Thursday, June 1, 2017

Letter to David Noe, General Manager Of Rev-A-Shelf, LLC

Sent to David Noe, General Manager of Rev-A-Shelf, LLC this morning:
I have ordered three of your products for our kitchen, two of which have not fulfilled the basic requirement of fitting in the minimum advertised depth. The first was a clear manufacturing error (installed on slides at least two inches too long for the space, and so large they broke through the provided shipping box) and was replaced. The second, more vexing issue is with a 4WCSC-1835DM-2 two-bin drawer that extends approximately 3/16” past the limit of the 21-3/4” depth it is supposed to fit in. I have been in contact with Joe Dowdle in your customer service department, and have provided him with photos of the product and the obvious problem we have with it. He has twice told me he would get in touch with manufacturing and would call back, but never did. When I contacted him today, he didn’t even know my phone number (which I provided in my initial email on the subject) or email address (which he would have known had he kept it).

Frankly, your customer service is atrocious. It is simply inconceivable that for an organization this large you don’t have a trouble ticket system for dealing with such issues that retains such basic information as customer contact data (he didn’t remember that), product model (neither that), description of the problem (also forgotten), and history of the problem (nope) with its resolution. This is the third call I have had to initiate to get this resolved one way or another. It’s clear your company is shipping defective products; whether you care to rectify that situation will tell how much longer you stay in business.
In response, I got an autoresponder saying he would be out of the office until June 12. SRSLY.

Update 16:29 CDT: After sending this and posting it to Rev-A-Shelf's Facebook page and Twitter account, I heard back from a very contrite Mr. Dowdle. He at last determined that the issue was a manufacturing change that altered the depth requirement, which had not been propagated to the customer-facing parts of the company, including the website and resellers. He apologized for the delay as well. I also received a call from a woman who identified herself as the head of customer service for Rev-A-Shelf, and she, too, apologized. She also told me that she was surprised to learn that he had said they had no trouble ticket management system, because the company uses Salesforce internally.  Clearly if they have it, their support people aren't using it.

Monday, May 22, 2017

California's Single-Payer Delusion

I somehow managed to miss Colorado's rejection of a single-payer system by a stupendous 80-20% margin in last November's election, with overall tax hikes that would have amounted to a 7% increase on employers and 3% on employees. This followed Vermont's quiet rejection of single-payer on cost grounds back in 2014. Apparently this hasn't fazed California lawmakers, who continue to pretend that the most politically popular fantasy among naive Democrats isn't also impossibly expensive. Particularly, they appear to be soft-pedaling the reality that their proposed system will dwarf all other state expenditures by a factor of nearly four, leaving me to wonder who they will bludgeon to make the whole thing work.
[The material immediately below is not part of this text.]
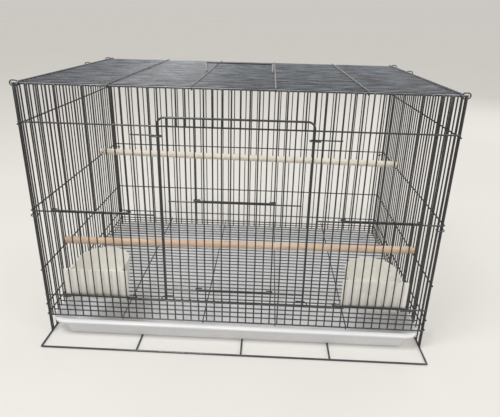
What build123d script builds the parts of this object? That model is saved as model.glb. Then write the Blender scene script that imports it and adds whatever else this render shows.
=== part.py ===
from build123d import *
from math import asin, atan2, cos, degrees, hypot, sin
import os

os.makedirs("parts", exist_ok=True)

# Flight bird cage of welded wire panels, in millimetres.
# X is to the right, Y to the back and Z up. The origin is on the floor, in the middle of the
# cage's overall outline. The front panel's upright bars stand in the plane Y = front_y.

# Bars and overall size
bar_pitch = 12.7
width_gaps = 48
depth_gaps = 32
top_wire_z = 406.4

# Wire diameters
bar_diameter = 2.2
rail_diameter = 2.4
frame_diameter = 3.0
cross_diameter = 2.2
mesh_diameter = 2.0
door_bar_diameter = 2.0
door_wire_diameter = 2.0
door_frame_diameter = 3.0
guide_diameter = 2.0
ring_wire_diameter = 1.8
handle_diameter = 3.0

# Fits: how far a welded wire sinks into its neighbour, and the air round what moves or rests
weld = 0.3
door_weld = 0.2
running_gap = 0.3
seat_gap = 0.3
curl_gap = 0.05
wall_skin = 0.3

# Heights of the horizontal rails
front_upper_rail_z = 354.0
side_upper_rail_z = 350.0
mid_rail_z = 220.0
lower_rail_z = 117.0
skirt_rail_z = 54.0
sill_rail_z = 74.0
floor_rail_z = 36.0

# Front openings, as whole gaps counted from the middle of the front panel
door_edge = 8
mid_rail_edge = 9
feeder_inner = 12
feeder_outer = 21

# Floor frame
frame_overhang = 40.0
floor_cross_x = (-152.0, 14.0, 154.0)

# Cross wires of the top panel and of the wire floor
top_cross_x = (-174.0, -60.0, 52.5, 175.0)
edge_cross_inset = 9.1
floor_mesh_cross_x = (-181.0, -50.0, 67.0, 180.5)
curl_turn = 150.0

# Rings that tie the panels together
corner_ring_z = 213.0
corner_ring_radius = 5.6
corner_ring_offset = 0.8
corner_ring_turn = 330.0
top_ring_inward = 0.5
top_ring_lift = 1.05
top_ring_radius = 3.8
top_ring_straight = 4.0
top_ring_mouth = 1.2
top_ring_inset = 3.5
mid_top_ring_gap = 22
top_ring_step = 3.1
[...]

Look, I get it — medicine is expensive, customer service sucks, and nobody can figure out pricing. But that doesn't mean shoveling the mess onto the state will fix those problems. It's not only naive to believe as much, it's incomprehensible: you can't fix costs without dealing with the physician shortage, patent abuse and regulatory moats, and a mess of other, related problems. Single-payer is basically saying, "hey, those things are terrible — and we should totally pay those guys their extortionate fees so nobody at the point of sale has to." It turns Martin Shkreli from a robber baron into just another guy making money in medicine.

Update 2017-05-23: Reason says the figure is only twice the overall state budget. Win!